::: Entries

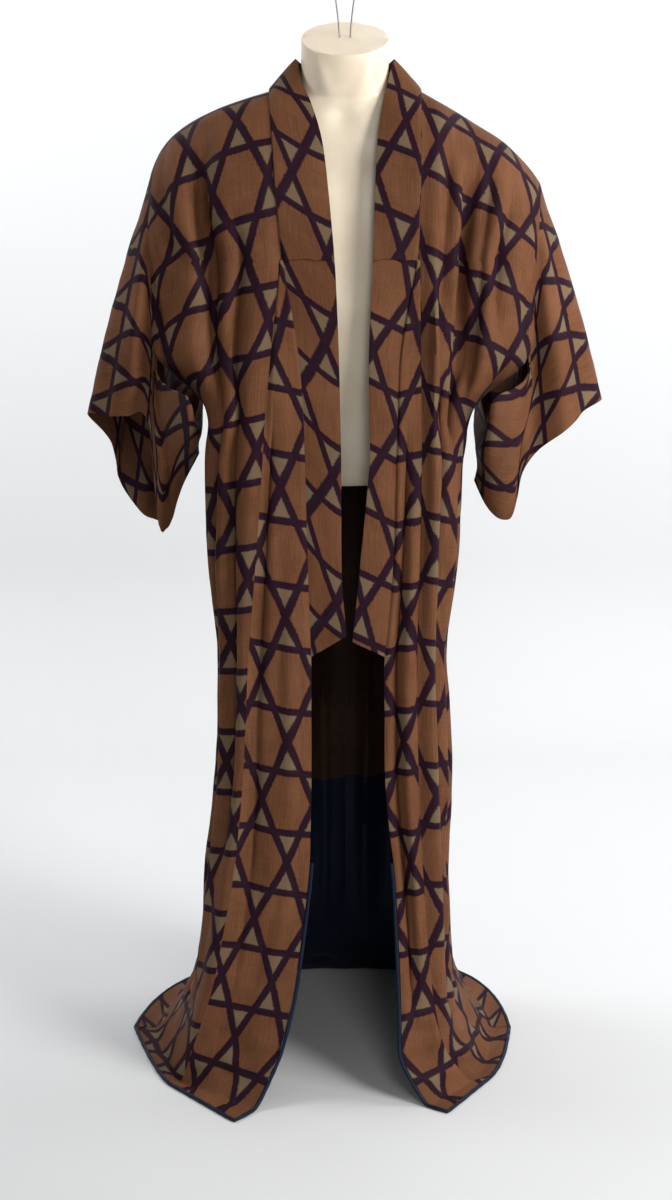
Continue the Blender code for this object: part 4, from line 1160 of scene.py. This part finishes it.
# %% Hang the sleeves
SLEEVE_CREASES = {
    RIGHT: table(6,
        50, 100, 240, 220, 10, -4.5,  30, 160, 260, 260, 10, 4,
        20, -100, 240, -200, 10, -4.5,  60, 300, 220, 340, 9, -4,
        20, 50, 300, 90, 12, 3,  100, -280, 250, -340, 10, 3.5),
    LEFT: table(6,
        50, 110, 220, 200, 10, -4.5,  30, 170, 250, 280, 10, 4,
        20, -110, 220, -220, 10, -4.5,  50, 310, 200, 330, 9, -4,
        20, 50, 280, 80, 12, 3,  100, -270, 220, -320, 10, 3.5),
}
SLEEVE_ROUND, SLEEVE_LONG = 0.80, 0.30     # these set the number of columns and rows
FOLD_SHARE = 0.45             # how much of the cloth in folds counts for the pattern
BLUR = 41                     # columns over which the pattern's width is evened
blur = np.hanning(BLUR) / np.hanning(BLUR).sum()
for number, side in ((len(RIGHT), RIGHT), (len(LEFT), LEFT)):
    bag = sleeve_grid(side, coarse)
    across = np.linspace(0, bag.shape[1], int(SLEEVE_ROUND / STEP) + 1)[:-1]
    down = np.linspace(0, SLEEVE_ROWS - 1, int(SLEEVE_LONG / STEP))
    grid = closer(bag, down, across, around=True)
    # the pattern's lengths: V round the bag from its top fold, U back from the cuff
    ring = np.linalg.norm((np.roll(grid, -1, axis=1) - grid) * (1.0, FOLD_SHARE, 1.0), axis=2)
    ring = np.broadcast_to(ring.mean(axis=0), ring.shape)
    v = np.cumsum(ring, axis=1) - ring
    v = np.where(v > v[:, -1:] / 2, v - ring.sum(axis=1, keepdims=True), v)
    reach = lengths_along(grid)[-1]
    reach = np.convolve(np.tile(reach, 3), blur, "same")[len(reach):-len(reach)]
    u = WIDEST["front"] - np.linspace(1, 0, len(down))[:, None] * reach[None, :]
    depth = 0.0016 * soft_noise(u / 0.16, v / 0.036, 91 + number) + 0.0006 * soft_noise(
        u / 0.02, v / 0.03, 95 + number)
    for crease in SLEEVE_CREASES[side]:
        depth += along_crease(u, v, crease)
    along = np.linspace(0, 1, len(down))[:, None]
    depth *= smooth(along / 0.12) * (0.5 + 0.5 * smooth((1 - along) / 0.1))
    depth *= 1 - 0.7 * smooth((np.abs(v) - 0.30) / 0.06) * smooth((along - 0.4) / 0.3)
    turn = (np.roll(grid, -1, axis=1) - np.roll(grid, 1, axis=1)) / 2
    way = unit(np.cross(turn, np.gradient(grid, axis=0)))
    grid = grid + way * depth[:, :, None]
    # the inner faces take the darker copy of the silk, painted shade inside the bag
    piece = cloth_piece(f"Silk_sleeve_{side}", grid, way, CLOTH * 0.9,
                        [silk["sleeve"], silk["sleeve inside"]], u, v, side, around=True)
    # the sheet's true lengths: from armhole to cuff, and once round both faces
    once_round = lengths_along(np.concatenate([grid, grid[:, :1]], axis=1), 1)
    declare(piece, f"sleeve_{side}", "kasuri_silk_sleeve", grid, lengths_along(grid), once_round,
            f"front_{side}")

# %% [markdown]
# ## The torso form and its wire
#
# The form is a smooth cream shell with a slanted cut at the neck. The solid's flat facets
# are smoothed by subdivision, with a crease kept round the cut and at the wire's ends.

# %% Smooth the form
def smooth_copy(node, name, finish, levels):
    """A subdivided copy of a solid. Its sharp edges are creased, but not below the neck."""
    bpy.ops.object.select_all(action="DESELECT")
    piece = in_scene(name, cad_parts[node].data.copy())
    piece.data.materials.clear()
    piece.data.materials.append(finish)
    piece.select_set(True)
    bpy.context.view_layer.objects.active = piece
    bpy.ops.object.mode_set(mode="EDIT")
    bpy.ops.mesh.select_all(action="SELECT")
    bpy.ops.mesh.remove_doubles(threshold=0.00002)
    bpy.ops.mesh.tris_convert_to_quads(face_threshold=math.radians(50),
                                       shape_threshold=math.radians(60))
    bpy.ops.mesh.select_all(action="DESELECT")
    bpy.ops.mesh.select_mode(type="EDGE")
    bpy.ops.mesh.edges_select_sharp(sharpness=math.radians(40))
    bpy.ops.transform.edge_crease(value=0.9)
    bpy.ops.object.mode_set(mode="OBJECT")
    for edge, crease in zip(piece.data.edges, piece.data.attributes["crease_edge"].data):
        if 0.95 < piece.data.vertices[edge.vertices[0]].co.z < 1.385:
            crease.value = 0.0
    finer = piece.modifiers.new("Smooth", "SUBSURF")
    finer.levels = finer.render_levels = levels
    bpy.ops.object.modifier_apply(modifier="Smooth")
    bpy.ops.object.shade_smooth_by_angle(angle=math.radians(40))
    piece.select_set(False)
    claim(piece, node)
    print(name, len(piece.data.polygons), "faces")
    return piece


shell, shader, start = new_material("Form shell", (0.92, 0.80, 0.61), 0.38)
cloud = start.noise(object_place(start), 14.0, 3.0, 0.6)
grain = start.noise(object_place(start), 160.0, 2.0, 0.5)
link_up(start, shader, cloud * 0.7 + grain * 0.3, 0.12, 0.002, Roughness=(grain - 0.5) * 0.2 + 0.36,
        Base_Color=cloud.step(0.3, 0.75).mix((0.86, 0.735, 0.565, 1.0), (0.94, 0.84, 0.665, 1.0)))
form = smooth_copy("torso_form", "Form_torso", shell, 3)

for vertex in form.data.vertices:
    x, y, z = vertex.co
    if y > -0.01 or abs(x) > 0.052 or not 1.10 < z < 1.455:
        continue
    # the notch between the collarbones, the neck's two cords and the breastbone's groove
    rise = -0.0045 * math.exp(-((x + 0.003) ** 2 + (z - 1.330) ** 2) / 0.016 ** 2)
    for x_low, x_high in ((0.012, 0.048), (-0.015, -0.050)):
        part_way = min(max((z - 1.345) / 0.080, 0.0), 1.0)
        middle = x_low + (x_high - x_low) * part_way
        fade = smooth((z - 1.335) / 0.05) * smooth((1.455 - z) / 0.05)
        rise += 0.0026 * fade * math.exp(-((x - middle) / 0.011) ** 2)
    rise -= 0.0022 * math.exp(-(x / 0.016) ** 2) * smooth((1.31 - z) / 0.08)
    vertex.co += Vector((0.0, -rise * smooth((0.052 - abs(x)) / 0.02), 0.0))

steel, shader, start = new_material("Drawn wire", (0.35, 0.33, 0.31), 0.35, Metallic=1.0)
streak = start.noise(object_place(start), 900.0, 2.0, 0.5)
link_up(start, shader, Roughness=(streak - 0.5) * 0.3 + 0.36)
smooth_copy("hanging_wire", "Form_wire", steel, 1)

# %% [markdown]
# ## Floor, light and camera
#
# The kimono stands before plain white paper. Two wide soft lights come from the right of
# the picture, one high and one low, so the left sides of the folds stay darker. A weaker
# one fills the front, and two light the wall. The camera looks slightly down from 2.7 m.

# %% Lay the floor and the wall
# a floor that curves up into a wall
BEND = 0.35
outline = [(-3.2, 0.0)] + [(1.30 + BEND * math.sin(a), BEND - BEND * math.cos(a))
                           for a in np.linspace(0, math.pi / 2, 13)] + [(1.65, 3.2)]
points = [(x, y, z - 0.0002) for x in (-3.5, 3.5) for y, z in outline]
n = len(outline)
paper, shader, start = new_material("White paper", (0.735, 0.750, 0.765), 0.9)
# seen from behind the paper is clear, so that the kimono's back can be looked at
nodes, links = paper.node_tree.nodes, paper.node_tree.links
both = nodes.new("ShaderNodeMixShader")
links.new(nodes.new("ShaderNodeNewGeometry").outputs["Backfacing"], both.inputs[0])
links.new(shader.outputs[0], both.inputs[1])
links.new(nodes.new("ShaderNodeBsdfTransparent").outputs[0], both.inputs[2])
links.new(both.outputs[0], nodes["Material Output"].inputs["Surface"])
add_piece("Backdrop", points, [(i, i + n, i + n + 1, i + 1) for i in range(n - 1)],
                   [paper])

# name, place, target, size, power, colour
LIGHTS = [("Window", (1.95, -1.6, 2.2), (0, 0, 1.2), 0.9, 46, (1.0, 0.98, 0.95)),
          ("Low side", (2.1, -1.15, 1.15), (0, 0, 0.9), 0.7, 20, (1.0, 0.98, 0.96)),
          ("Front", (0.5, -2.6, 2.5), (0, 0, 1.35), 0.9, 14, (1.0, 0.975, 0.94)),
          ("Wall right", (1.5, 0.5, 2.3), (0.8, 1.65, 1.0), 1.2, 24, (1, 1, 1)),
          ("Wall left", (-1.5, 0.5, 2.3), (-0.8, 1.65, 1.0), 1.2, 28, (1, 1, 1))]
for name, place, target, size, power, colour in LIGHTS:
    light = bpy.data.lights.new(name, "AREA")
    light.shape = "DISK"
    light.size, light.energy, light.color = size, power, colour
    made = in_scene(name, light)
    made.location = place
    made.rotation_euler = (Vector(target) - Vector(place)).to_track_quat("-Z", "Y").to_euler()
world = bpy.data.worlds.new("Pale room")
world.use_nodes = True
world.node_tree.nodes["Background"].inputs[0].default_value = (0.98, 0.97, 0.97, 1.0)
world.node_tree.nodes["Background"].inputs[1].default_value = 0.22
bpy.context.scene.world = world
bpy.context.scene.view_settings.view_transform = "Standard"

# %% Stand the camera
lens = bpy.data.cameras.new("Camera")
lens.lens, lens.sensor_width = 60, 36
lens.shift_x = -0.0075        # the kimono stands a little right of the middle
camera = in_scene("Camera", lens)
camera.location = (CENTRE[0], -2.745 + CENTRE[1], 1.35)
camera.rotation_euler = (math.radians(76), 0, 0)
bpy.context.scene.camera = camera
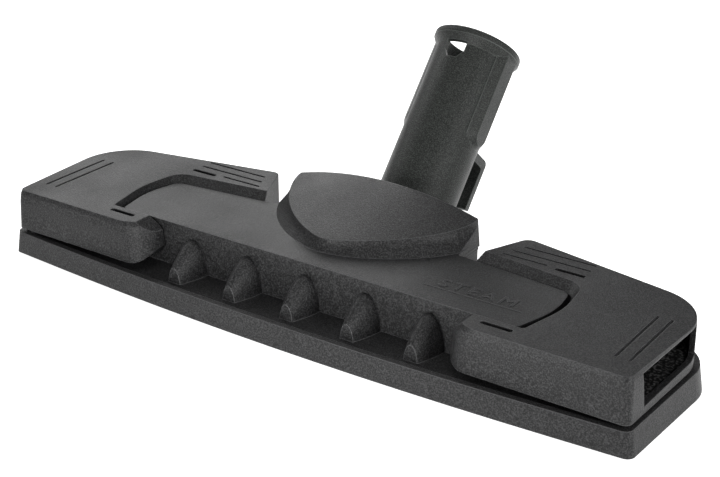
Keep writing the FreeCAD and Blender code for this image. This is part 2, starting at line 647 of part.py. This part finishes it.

::::::

**What you are asked to do:** Using the records given above, list every line that includes the word "This".

**Correct output:**
Continue the Blender code for this object: part 4, from line 1160 of scene.py. This part finishes it.
Keep writing the FreeCAD and Blender code for this image. This is part 2, starting at line 647 of part.py. This part finishes it.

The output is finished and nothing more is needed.